From the hilarious xkcd: "a webcomic of romance, sarcasm, math and language." Extremely nerdy and geeky yet very funny. One of my faves.
The concept of "purity" is something of an inside joke in science, and I've never quite understood it. Mostly it refers to the difference between fundamental concepts or knowledge and research for its own sake, and practical, applicable science that solves problems. Both are necessary, though pure science often gets a bum rap from non-scientists for being "ivory tower" precisely because it doesn't immediately solve a pressing problem. What many non-scientists don't understand is that the fundamental explanations have to be there first, e.g., you can't make a successful lighter than air craft until you know what substances are lighter than air.

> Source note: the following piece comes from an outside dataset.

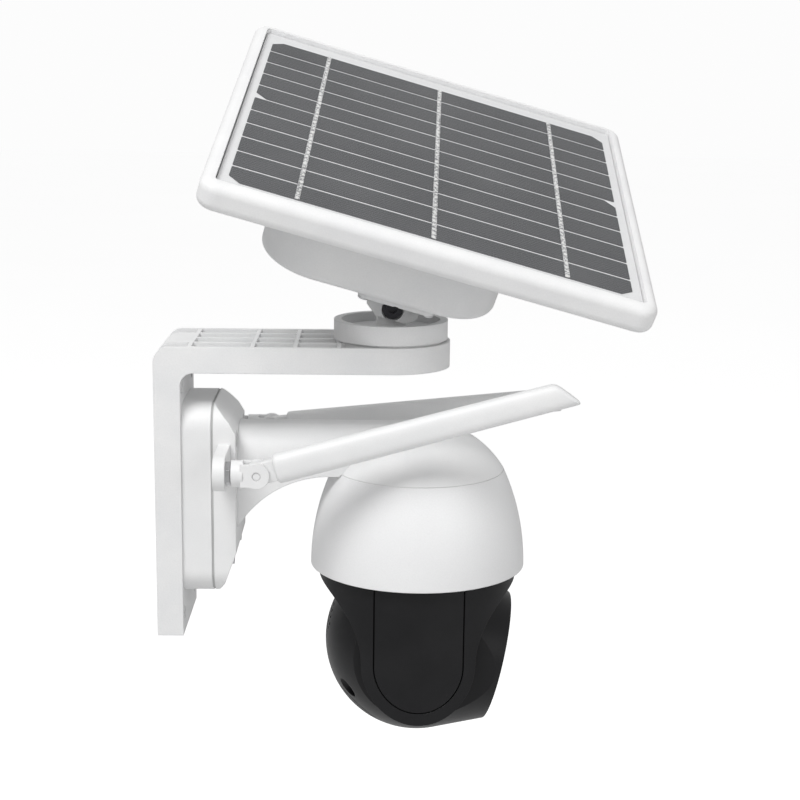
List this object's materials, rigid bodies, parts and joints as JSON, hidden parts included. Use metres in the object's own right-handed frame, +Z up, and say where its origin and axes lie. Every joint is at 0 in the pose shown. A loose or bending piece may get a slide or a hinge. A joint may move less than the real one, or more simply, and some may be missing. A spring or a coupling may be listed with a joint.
{
  "type": "solar security camera",
  "caption": "Pan and tilt dome camera on an L-shaped wall bracket, with a swivelling, tilting solar panel and battery box on top and folding antennas beside the neck.",
  "frame": {"origin": "middle of the four wall screw holes, on the back face of the wall plate", "axes": "+X points away from the wall, +Z is up and +Y is the side towards which the panel overhangs"},
  "size_m": [0.1911, 0.1809, 0.2775],
  "materials": {
    "bracket_plastic": "fine-grained white moulding",
    "housing_plastic": "satin white moulding",
    "dome_plastic": "smooth satin white",
    "box_plastic": "fine-grained white moulding",
    "black_plastic": "matt black moulding",
    "grey_rubber": "light grey, matt",
    "sealing_rubber": "matt",
    "screw_steel": "zinc plated",
    "drive_metal": "plain",
    "gear_plastic": "natural acetal",
    "board_green": "solder mask",
    "chip_black": "moulded",
    "cell_wrap": "shrink wrap",
    "panel_backing": "white laminate",
    "cell_silicon": "dark grey cell",
    "busbar_metal": "tinned ribbon",
    "clear_cover": "clear textured sheet",
    "dark_window": "smoked clear",
    "lens_glass": "coated",
    "lamp_clear": "clear lamp",
    "button_white": "moulded"
  },
  "bodies": {
    "wall_mount": {"l_bracket": "bracket_plastic", "camera_base": "housing_plastic", "base_cover": "housing_plastic", "base_seal": "grey_rubber", "cover_screws": "screw_steel", "base_gland": "housing_plastic", "camera_arm": "housing_plastic", "dome_shell": "dome_plastic", "motor_plate": "drive_metal", "plate_screws": "screw_steel", "pan_motor": "drive_metal", "pan_bearing": "drive_metal", "main_board": "board_green", "slip_ring": "chip_black", "antenna_connectors": "screw_steel"},
    "panel_swivel": {"swivel_disc": "bracket_plastic", "swivel_bolt": "screw_steel"},
    "panel_tilt": {"tilt_saddle": "bracket_plastic", "tilt_bolt": "screw_steel", "tilt_nut": "screw_steel", "saddle_screws": "screw_steel", "battery_box": "box_plastic", "box_seal": "sealing_rubber", "battery_cells": "cell_wrap", "charge_board": "board_green", "box_screws": "screw_steel", "box_gland": "sealing_rubber", "panel_frame": "box_plastic", "panel_back": "box_plastic", "back_sheet": "panel_backing", "solar_cells": "cell_silicon", "busbars": "busbar_metal", "cover_sheet": "clear_cover"},
    "pan": {"yoke": "black_plastic", "yoke_cover_near": "black_plastic", "yoke_cover_far": "black_plastic", "pan_gear": "gear_plastic", "pan_retainer": "drive_metal", "tilt_motor": "drive_metal"},
    "pan_pinion": {"pan_pinion": "gear_plastic"},
    "head": {"head_rear_shell": "black_plastic", "head_front_shell": "black_plastic", "trunnions": "drive_metal", "tilt_gear": "gear_plastic", "shell_screws": "screw_steel", "front_window": "dark_window", "lens_barrel": "chip_black", "lens_glass": "lens_glass", "led_board": "board_green", "lamp_leds": "lamp_clear", "sensor_board": "board_green", "speaker": "chip_black", "card_board": "board_green"},
    "tilt_pinion": {"tilt_pinion": "gear_plastic"},
    "card_plug": {"card_plug": "black_plastic"},
    "reset_button": {"reset_button": "button_white"},
    "antenna_near_barrel": {"antenna_near_barrel": "housing_plastic"},
    "antenna_near_blade": {"antenna_near_blade": "housing_plastic"},
    "antenna_far_barrel": {"antenna_far_barrel": "housing_plastic"},
    "antenna_far_blade": {"antenna_far_blade": "housing_plastic"}
  },
  "joints": [
    {"name": "panel_swivel", "type": "hinge", "parent": "wall_mount", "child": "panel_swivel", "pos_m": [0.089, 0, 0.065], "axis": [0, 0, 1], "range_deg": [-100, 8]},
    {"name": "panel_tilt", "type": "hinge", "parent": "panel_swivel", "child": "panel_tilt", "pos_m": [0.089, 0, 0.074], "axis": [-0.0471, 0.9989, 0], "range_deg": [-30, 8]},
    {"name": "head_pan", "type": "hinge", "parent": "wall_mount", "child": "pan", "pos_m": [0.1005, 0, -0.02], "axis": [0, 0, 1], "range_deg": [-175, 175]},
    {"name": "pan_pinion_spin", "type": "hinge", "parent": "wall_mount", "child": "pan_pinion", "pos_m": [0.0789, 0, -0.012], "axis": [0, 0, 1], "continuous": true},
    {"name": "head_tilt", "type": "hinge", "parent": "pan", "child": "head", "pos_m": [0.1005, 0, -0.06], "axis": [0, 1, 0], "range_deg": [-13, 77]},
    {"name": "tilt_pinion_spin", "type": "hinge", "parent": "pan", "child": "tilt_pinion", "pos_m": [0.1005, -0.03, -0.0424], "axis": [0, 1, 0], "continuous": true},
    {"name": "card_plug_pull", "type": "slide", "parent": "head", "child": "card_plug", "axis": [-0.6691, 0, -0.7431], "range_m": [0, 0.007]},
    {"name": "reset_press", "type": "slide", "parent": "head", "child": "reset_button", "axis": [0.6691, 0, 0.7431], "range_m": [0, 0.0004], "stiffness_N_per_m": 200},
    {"name": "near_antenna_turn", "type": "hinge", "parent": "wall_mount", "child": "antenna_near_barrel", "pos_m": [0.036, -0.0405, 0.017], "axis": [1, 0, 0], "range_deg": [-10, 90]},
    {"name": "near_antenna_fold", "type": "hinge", "parent": "antenna_near_barrel", "child": "antenna_near_blade", "pos_m": [0.04, -0.0405, 0.017], "axis": [0, -1, 0], "range_deg": [-15.3, 7]},
    {"name": "far_antenna_turn", "type": "hinge", "parent": "wall_mount", "child": "antenna_far_barrel", "pos_m": [0.036, 0.0405, 0.017], "axis": [-1, 0, 0], "range_deg": [-10, 90]},
    {"name": "far_antenna_fold", "type": "hinge", "parent": "antenna_far_barrel", "child": "antenna_far_blade", "pos_m": [0.04, 0.0405, 0.017], "axis": [0, -1, 0], "range_deg": [-6, 16]}
  ],
  "couplings": [
    {"joint": "pan_pinion_spin", "follows": "head_pan", "ratio": -2.8571},
    {"joint": "tilt_pinion_spin", "follows": "head_tilt", "ratio": -2.6667}
  ]
}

But purity also refers to the degree of solid factuality in your data: how big the margins of error are, how elegant the experiment, how tidy the solution, how much it stands aloof from whether or not it fits with your preconceived notions, how much it just is. The idea originally arose from the Enlightenment's desire to free itself from superstition and magic in the nascent development of the scientific method, particularly the separation of alchemy from chemistry. I suspect that what it really springs from is the rational mind's horror of baser human qualities like greed, ambition, and the desire for praise and respect, as well as skepticism about the supernatural. The more rational your data, i.e., the less tainted by the messy unpredictability of human emotions, needs, or desires, the more pure the science, supposedly.
Sociology is the poor cousin in the crowd precisely because it studies human behavior and tries to quantify it, with varying levels of success. Sociology's main problem is that it taints the data just through observation; by definition, it's really hard to solve a problem when you are part of the subset being studied, e.g., humanity. But even physicists and mathematicians who deal with the most rational and rarefied of realms, pure mathematical theory, are influenced by their emotions, whether they like it or not. There wouldn't be as much rancor and infighting as there is, otherwise. Sure, desire for money to fund one's projects is a noble motive, but still, the competition can get amazingly cut-throat and sometimes downright nasty. James Watson's The Double Helix about the race to discover DNA, is a classic example of how emotions drive science. Not to mention the rampant misogyny in many scientific disciplines. Whether they like it or not, science is a human endeavor and will always be affected by human behavior, however pure the data.
(An amusing aside, apropos of nothing: if you Google "string theory," your browser tab will read "g string theory" with the "g" logo of Google in front of your search subject. And how lovely that Randal Munroe's mathematician in this comic is female.)